## Stored data

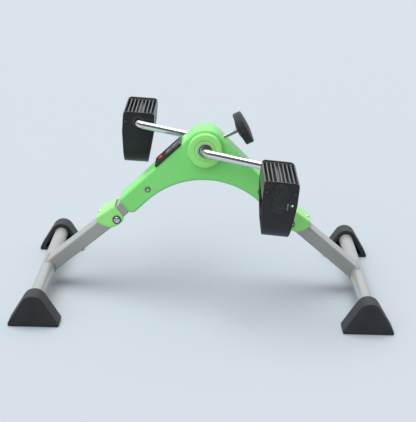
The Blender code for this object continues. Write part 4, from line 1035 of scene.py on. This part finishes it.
for side, place in leg.items():
    tube = stock_tube(f"{side}_leg_tube_smooth", 9 * MM, LEG_LENGTH, LEG_RISE, place)
    across = local_frame(placed((LEG_LENGTH, 0, LEG_RISE), place), (0, 1, 0), (1, 0, 0))
    button_hole = local_frame(placed((18 * MM, 0, 0), place), place[1][2], place[1][0])
    carve(tube, [tool_ring(CROSS_R + 0.05 * MM, -60 * MM, 60 * MM, across, 96),
                 tool_ring(3.35 * MM, 5 * MM, 40 * MM, button_hole, 32)])
    dress(tube, silver_paint, f"{side}_leg", f"{side}_leg_tube", slot="painted_tube")
    neck = stock_tube(f"{side}_neck_tube_smooth", -78.4 * MM, 6 * MM, NECK_RISE, arm[side])
    pivot_axis = local_frame(place[0], (0, 1, 0), (1, 0, 0))
    carve(neck, [tool_ring(3.35 * MM, -60 * MM, 60 * MM, pivot_axis, 32)])
    dress(neck, silver_paint, "housing", f"{side}_neck_tube", slot="painted_tube")

    corners = [(-10, 19.8, 4), (-11.6, -8.2, 9), (18, -8.2, 22), (30, 22.9, 7)]
    leaf = evenly(rounded([(x * MM, z * MM, r * MM) for x, z, r in corners], step=5.0), 3 * MM)
    cap = skin(f"{side}_hinge_cap_smooth", placed(slab(leaf, -24 * MM, 24 * MM, 3.4 * MM, across_y),
                                                  place))
    chamber = np.array([(-60, -60), (60, -60), (60, 14.5), (12, 14.5), (12, 17.2),
                        (-60, 17.2)]) * MM
    chamber = np.stack([across_y(chamber, -20.3 * MM), across_y(chamber, 20.3 * MM)])
    carve(cap, [skin("tool", placed(chamber, place)), tool_ring(3.35 * MM, -60 * MM, 60 * MM,
                                                                pivot_axis, 32),
                tool_ring(3.35 * MM, 5 * MM, 60 * MM, button_hole, 32)])
    dress(cap, cap_lime, f"{side}_leg", f"{side}_hinge_cap", slot="lime_plastic")

    dome = np.linspace(0.0, math.pi / 2, 8)
    crown = np.stack([3 * np.cos(dome), 22.2 + 1.27 * np.sin(dome)], axis=1)
    profile = np.concatenate([[(0.0, 10.9), (4.6, 10.9), (4.6, 12.4), (3.0, 12.4)], crown]) * MM
    lock = skin(f"{side}_lock_button_smooth", ring_of(profile, 40, button_hole))
    dress(lock, rod_chrome, f"{side}_lock", f"{side}_lock_button", slot="chrome")
print("legs done")

# %% [markdown]
# ## Floor tubes, welds and feet
#
# A weld is a bead of small overlapping ripples. It runs along the line where the rectangular tube
# meets the round one, which a formula gives: at each height z on the tube's outline, the round
# tube's surface lies at length - sqrt(R squared - z squared). A circle whose radius ripples is
# carried along it.

# %% Floor tubes and weld beads
for side, place in leg.items():
    way = 1 if side == "right" else -1
    centre = local_frame((way * CROSS_X, 0, CROSS_Z), (0, 1, 0), (1, 0, 0))
    wall = [(11.0, -182.7), (11.0, 182.7), (9.5, 182.7), (9.5, -182.7)]
    floor_tube = skin(f"{side}_cross_tube_smooth", ring_of(np.array(wall) * MM, 80, centre),
                      joined=True)
    dress(floor_tube, silver_paint, f"{side}_leg", f"{side}_cross_tube", slot="painted_tube")

    outline = evenly(stock_outline(0.0, 0.0), 0.5 * MM)
    depth = LEG_LENGTH - np.sqrt(CROSS_R ** 2 - np.clip(outline[:, 1], -10 * MM, 10 * MM) ** 2)
    bead_path = np.column_stack([depth, outline[:, 0], outline[:, 1] + LEG_RISE])
    outward = np.column_stack([np.zeros(len(outline)), outline / (20 * MM, 10 * MM)])
    steps = np.arange(len(outline))
    radius = (1.25 + 0.3 * np.abs(np.sin(steps * math.pi / 5))) * MM
    weld = skin(f"{side}_weld_bead", placed(swept(bead_path, outward, radius, 12, closed=True),
                                            place), joined=True)
    dress(weld, weld_grey, f"{side}_leg", slot="painted_tube", angle=70)
print("welds follow", len(bead_path), "points")

# %% [markdown]
# The feet are rubber shoes pushed on the ends of the floor tubes. Their outline is a belt round
# three circles: one big circle over the tube, and two small ones at the floor. A second, smaller
# belt is the mouth, which is open towards the middle. Both belts have as many points, so one grid
# joins them.

# %% Rubber feet
def belt(circles, arc_points=20, side_points=14):
    """Outline round three circles (x, z, radius): an arc on each, then the straight to the next."""
    parts = []
    for index, (x, z, radius) in enumerate(circles):
        ends = []
        for first, second in ((circles[index - 1], (x, z, radius)),
                              ((x, z, radius), circles[(index + 1) % 3])):
            dx, dz = second[0] - first[0], second[1] - first[1]
            ends.append(math.atan2(dz, dx) - math.acos((first[2] - second[2]) / math.hypot(dx, dz)))
        sweep = np.linspace(ends[0], ends[0] + (ends[1] - ends[0]) % (2 * math.pi), arc_points)
        parts.append(np.array([x, z]) + radius * np.stack([np.cos(sweep), np.sin(sweep)], axis=1))
    joined = []
    for part, following in zip(parts, parts[1:] + parts[:1]):
        share = np.linspace(0.0, 1.0, side_points + 2)[1:-1, None]
        joined += [part, part[-1] * (1 - share) + following[0] * share]
    return np.concatenate(joined)


FOOT_FACE = 189 * MM
outer_belt = belt([(0.0, 0.0, 17.3 * MM), (-33.5 * MM, 3 * MM - CROSS_Z, 3 * MM),
                   (32 * MM, 3 * MM - CROSS_Z, 3 * MM)])
mouth_belt = belt([(0.0, 0.0, 11.3 * MM), (-25 * MM, 6 * MM - CROSS_Z, 2 * MM),
                   (23.5 * MM, 6 * MM - CROSS_Z, 2 * MM)])
for side, place in leg.items():
    way = 1 if side == "right" else -1
    for end, front in (("front", -1), ("rear", 1)):
        rows = [(inset(outer_belt, 2.3 * MM), FOOT_FACE)]
        side_wall = [(0.0, 176 * MM), (0.0, 160 * MM), (0.0, 155 * MM)]
        mouth_rim = [(0.3 * MM, 154.3 * MM), (0.9 * MM, 154 * MM)]
        rows += [(inset(outer_belt, inward), depth)
                 for inward, depth in edge_steps(2 * MM, FOOT_FACE) + side_wall + mouth_rim]
        rows += [(inset(mouth_belt, -0.5 * MM), 154 * MM), (mouth_belt, 154.6 * MM),
                 (mouth_belt, 183 * MM)]
        grid = np.stack([across_y(shape, front * depth) for shape, depth in rows])
        hinge = local_frame((way * CROSS_X, 0, CROSS_Z), (0, 0, 1), (way, 0, 0))
        grid[..., 1] *= way
        foot = skin(f"{side}_foot_{end}_smooth", placed(grid, hinge))
        low, high = sorted((front * way * 184 * MM, front * way * 156 * MM))
        web = tool_block((-2.5 * MM, low, 2 * MM - CROSS_Z), (2.5 * MM, high, -11.3 * MM), hinge)
        carve(foot, [web], "UNION")
        grooves = []
        for x in (-24, -16, -8, 0, 8, 16, 24):
            low, high = sorted((front * way * 186 * MM, front * way * 157 * MM))
            grooves.append(tool_block(((x - 0.9) * MM, low, -30 * MM - CROSS_Z),
                                      ((x + 0.9) * MM, high, 1.2 * MM - CROSS_Z), hinge))
        carve(foot, grooves)
        dress(foot, foot_rubber, f"{side}_leg", f"{side}_foot_{end}", slot="rubber")
print("foot faces:", len(foot.data.polygons))

# %% [markdown]
# ## The rest of the frame
#
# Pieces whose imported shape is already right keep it, and only get a finish: the ribbed treads, and
# the parts inside the housing. Their objects are not touched, just their material slots.

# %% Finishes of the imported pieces
KEPT = {"pedal_core": tread_black, "bearing": zinc_plate, "shell_nut": zinc_plate,
        "hinge_nut": zinc_plate, "spindle_clip": zinc_plate, "friction_drum": zinc_plate,
        "crank_magnet": rod_chrome, "lock_spring": zinc_plate, "meter_cell": zinc_plate,
        "meter_lens": display_grey, "meter_board": board_green, "reed_switch": inner_black,
        "tension_block": inner_black, "brake_shoe": inner_black}
painted = 0
for name, node in frame["nodes"].items():
    finish = next((value for ending, value in KEPT.items() if name.endswith(ending)), None)
    if finish is not None and not node.hide_render:
        for material_slot in node.material_slots:
            material_slot.material = finish
        painted += 1
    elif not node.hide_render:
        print("no finish for", name)
print("packed pieces with a new finish:", painted)

# %% [markdown]
# ## Floor and light
#
# The exerciser stands on a wide pale floor. Two wide soft suns, one overhead and a weaker one at
# the front left, light it evenly, because a near lamp would leave a bright patch on the floor. The
# sky is pale overhead and behind, and dim in front, so that polished metal shows a dark streak
# between two light ones. The weaker sun is hidden from mirrors for the same reason.

# %% Floor, lights and sky
floor_grid = np.array([[[-6.0, -4.0, 0.0], [6.0, -4.0, 0.0]], [[-6.0, 8.0, 0.0], [6.0, 8.0, 0.0]]])
floor_mesh = bpy.data.meshes.new("floor")
floor_mesh.from_pydata(floor_grid.reshape(-1, 3), [], [(0, 1, 3, 2)])
floor = bpy.data.objects.new("floor", floor_mesh)
bpy.context.collection.objects.link(floor)
floor_recipe = Recipe("pale_floor", (0.402, 0.442, 0.478), 0.85)
floor.data.materials.append(floor_recipe.material)


def sun(name, toward, power, softness):
    """Even light from far away, from the direction `toward`, softened over a wide angle."""
    light = bpy.data.lights.new(name, "SUN")
    light.energy = power
    light.angle = math.radians(softness)
    item = bpy.data.objects.new(name, light)
    bpy.context.collection.objects.link(item)
    item.rotation_euler = (-Vector(toward)).to_track_quat("-Z", "Y").to_euler()
    return item


sun("overhead", (-0.15, 0.10, 1.0), 2.3, 60)
fill = sun("front_left", (-0.5, -1.0, 0.7), 1.65, 60)
fill.visible_glossy = False
sky = bpy.data.worlds.new("sky")
sky.use_nodes = True
tree = sky.node_tree
height = tree.nodes.new("ShaderNodeVectorMath")
height.operation = "DOT_PRODUCT"
height.inputs[1].default_value = (0.0, 0.6, 0.8)
lift = tree.nodes.new("ShaderNodeMapRange")
lift.inputs["From Min"].default_value = 0.05
lift.inputs["From Max"].default_value = 0.80
lift.inputs["To Min"].default_value = 0.12
lift.inputs["To Max"].default_value = 1.05
tree.links.new(tree.nodes.new("ShaderNodeTexCoord").outputs["Generated"], height.inputs[0])
tree.links.new(height.outputs["Value"], lift.inputs["Value"])
tree.links.new(lift.outputs["Result"], tree.nodes["Background"].inputs["Strength"])
tree.nodes["Background"].inputs["Color"].default_value = (0.90, 0.94, 0.98, 1.0)
bpy.context.scene.world = sky

# %% Import json
import json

## Exercise directions
Of all the lines in the listing above, how many contain the word "imported"? Answer with the number alone.

## Completed exercise
2